Within a year of becoming a theatre major, I was writing plays. I didn’t plan it. Writing wasn’t something I thought of as a career. In my family, writing was simply something that you did. My dad often bought Writer’s Digest; I entered their contest a couple of times in my teens. But mostly I thought of writing as coming up with skits or assemblies at school or roadshows at church (Mormons have a longstanding commitment to theatre); it also meant that I could usually ace an essay exam if I knew even a little bit about the subject. It wasn’t a career.

But as a fledgling director, I had run into the frustration of directing inadequate scripts. When I was assistant director of a college production of Flowers for Algernon, I finally got a professor—the director—to agree with me. The second act was terrible. I had read and loved the story, and so I was particularly frustrated by some bad choices made by the adapter. With the director’s permission, I went home and rewrote the second act. We used my script.

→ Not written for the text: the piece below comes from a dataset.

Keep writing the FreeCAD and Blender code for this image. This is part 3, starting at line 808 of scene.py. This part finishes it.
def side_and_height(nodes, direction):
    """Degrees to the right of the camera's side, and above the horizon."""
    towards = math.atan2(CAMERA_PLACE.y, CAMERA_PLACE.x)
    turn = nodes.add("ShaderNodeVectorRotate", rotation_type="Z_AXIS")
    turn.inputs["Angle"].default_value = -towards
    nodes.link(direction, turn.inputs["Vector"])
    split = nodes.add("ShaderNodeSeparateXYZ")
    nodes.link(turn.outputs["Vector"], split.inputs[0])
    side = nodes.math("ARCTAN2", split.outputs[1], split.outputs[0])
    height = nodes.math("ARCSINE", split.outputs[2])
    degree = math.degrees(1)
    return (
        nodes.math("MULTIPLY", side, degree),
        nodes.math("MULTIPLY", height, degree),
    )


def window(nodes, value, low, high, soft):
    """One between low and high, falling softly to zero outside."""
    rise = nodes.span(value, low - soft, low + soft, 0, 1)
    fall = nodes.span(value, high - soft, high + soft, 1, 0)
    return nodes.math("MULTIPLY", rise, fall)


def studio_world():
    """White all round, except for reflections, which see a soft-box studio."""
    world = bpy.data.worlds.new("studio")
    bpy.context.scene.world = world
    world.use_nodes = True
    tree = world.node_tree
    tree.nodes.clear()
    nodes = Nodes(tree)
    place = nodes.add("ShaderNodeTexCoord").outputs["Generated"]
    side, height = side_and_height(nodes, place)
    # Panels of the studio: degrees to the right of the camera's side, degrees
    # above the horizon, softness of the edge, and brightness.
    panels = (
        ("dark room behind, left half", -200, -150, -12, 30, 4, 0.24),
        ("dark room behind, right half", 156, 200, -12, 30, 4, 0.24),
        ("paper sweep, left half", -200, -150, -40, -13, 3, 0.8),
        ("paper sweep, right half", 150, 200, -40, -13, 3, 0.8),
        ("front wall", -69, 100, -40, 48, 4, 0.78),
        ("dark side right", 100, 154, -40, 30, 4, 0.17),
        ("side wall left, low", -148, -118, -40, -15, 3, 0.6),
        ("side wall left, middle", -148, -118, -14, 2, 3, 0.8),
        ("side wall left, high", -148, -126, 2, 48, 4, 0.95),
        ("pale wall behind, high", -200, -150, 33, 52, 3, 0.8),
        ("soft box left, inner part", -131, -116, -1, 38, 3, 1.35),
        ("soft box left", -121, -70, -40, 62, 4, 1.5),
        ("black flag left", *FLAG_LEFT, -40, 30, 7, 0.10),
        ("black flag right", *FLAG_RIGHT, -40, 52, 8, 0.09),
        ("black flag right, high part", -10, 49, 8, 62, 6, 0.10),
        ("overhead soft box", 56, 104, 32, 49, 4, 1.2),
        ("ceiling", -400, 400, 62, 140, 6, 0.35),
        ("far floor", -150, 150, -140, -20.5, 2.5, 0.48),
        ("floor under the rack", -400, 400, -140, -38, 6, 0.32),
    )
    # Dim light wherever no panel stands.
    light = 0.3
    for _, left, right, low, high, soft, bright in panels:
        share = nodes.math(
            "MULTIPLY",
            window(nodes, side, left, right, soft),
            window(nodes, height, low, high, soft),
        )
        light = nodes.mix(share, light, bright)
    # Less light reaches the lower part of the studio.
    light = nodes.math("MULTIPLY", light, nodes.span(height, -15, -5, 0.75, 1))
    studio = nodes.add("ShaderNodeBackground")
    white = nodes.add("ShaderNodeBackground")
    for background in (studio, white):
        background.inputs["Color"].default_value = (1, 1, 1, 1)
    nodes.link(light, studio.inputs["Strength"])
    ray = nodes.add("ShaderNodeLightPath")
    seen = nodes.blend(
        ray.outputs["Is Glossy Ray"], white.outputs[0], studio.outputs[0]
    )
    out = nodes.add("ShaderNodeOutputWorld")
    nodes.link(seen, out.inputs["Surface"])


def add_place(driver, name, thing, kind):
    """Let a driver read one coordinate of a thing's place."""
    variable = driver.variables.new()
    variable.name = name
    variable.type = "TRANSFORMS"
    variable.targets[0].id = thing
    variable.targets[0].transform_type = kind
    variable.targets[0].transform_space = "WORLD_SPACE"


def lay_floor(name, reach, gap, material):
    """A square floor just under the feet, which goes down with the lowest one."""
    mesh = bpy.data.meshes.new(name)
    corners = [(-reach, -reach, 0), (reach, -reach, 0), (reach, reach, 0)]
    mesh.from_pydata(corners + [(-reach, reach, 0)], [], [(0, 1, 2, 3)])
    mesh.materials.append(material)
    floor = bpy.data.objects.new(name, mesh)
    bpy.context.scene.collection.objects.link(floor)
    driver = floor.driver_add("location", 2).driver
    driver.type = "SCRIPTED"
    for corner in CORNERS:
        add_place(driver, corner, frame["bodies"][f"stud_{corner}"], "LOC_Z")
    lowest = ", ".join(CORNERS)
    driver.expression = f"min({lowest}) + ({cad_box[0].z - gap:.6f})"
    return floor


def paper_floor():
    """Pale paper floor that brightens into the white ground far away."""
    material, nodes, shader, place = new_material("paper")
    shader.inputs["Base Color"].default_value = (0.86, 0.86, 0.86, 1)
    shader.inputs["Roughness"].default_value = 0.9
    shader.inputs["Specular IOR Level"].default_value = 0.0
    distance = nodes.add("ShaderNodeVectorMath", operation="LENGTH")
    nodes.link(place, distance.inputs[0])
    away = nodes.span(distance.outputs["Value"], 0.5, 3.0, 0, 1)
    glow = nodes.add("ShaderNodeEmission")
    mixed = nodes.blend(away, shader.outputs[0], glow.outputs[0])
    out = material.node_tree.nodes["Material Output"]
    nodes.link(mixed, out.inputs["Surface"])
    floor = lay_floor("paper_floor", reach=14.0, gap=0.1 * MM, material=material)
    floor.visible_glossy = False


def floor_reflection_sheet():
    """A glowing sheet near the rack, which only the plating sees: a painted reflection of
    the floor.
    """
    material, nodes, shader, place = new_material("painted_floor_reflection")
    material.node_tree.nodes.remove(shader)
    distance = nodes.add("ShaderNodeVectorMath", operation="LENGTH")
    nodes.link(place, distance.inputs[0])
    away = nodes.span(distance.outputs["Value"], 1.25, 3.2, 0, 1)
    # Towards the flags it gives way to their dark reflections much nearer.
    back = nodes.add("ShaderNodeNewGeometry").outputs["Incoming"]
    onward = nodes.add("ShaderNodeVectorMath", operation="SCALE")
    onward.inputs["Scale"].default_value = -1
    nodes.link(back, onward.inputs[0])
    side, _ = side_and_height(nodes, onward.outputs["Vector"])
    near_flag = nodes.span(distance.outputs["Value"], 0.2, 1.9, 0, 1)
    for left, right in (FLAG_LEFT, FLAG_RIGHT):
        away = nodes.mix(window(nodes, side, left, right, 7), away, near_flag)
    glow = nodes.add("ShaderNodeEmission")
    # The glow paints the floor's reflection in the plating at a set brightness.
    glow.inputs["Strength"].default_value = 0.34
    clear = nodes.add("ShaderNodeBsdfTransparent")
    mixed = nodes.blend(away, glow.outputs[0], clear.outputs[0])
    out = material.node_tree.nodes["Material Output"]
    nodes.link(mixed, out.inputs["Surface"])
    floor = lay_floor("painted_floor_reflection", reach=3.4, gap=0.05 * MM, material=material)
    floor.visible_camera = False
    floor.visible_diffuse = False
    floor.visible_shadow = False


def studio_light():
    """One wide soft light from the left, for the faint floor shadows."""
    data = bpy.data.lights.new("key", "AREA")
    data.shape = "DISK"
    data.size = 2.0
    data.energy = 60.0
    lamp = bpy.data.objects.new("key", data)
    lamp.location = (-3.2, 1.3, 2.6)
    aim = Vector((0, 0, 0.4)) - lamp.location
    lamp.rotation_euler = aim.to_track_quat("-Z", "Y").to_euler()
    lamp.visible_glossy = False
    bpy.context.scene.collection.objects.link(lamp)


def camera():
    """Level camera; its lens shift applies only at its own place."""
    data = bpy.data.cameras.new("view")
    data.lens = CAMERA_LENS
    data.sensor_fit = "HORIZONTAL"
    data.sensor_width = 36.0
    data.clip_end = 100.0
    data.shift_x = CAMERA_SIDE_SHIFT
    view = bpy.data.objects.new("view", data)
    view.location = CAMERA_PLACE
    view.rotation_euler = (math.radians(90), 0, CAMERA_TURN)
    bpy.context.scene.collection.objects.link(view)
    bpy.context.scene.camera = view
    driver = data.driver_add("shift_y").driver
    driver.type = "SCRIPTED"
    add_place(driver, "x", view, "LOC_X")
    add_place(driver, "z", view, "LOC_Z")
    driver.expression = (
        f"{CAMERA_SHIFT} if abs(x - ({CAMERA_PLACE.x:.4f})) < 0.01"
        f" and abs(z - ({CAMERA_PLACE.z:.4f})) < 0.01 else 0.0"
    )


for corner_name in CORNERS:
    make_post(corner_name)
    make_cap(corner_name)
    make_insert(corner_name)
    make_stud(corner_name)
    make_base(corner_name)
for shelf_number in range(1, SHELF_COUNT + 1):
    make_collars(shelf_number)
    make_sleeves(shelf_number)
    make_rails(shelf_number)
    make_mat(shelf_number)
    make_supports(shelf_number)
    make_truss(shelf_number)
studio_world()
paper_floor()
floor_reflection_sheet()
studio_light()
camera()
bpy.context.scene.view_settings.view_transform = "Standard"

About the same time (I think), I was taking a course in advanced interpretation, which included reader’s theatre. I loved the whole concept of stripping the stage and letting the actors, in plain clothes, with no sets and minimal movements, act out the story for the audience. As part of the course, I wrote an adaptation of Marjorie Kellogg’s Tell Me That You Love Me, Junie Moon. I had loved the book, and my adaptation was (and still is) one of my best works, because it preserved both the story and the madcap flavor of the writing. I asked for permission to direct it. I was told that advanced interp wasn’t a course for which students were allowed to direct. There was only one course undergraduates could take that allowed them to direct a play, and I had taken it and received a C, and that was that.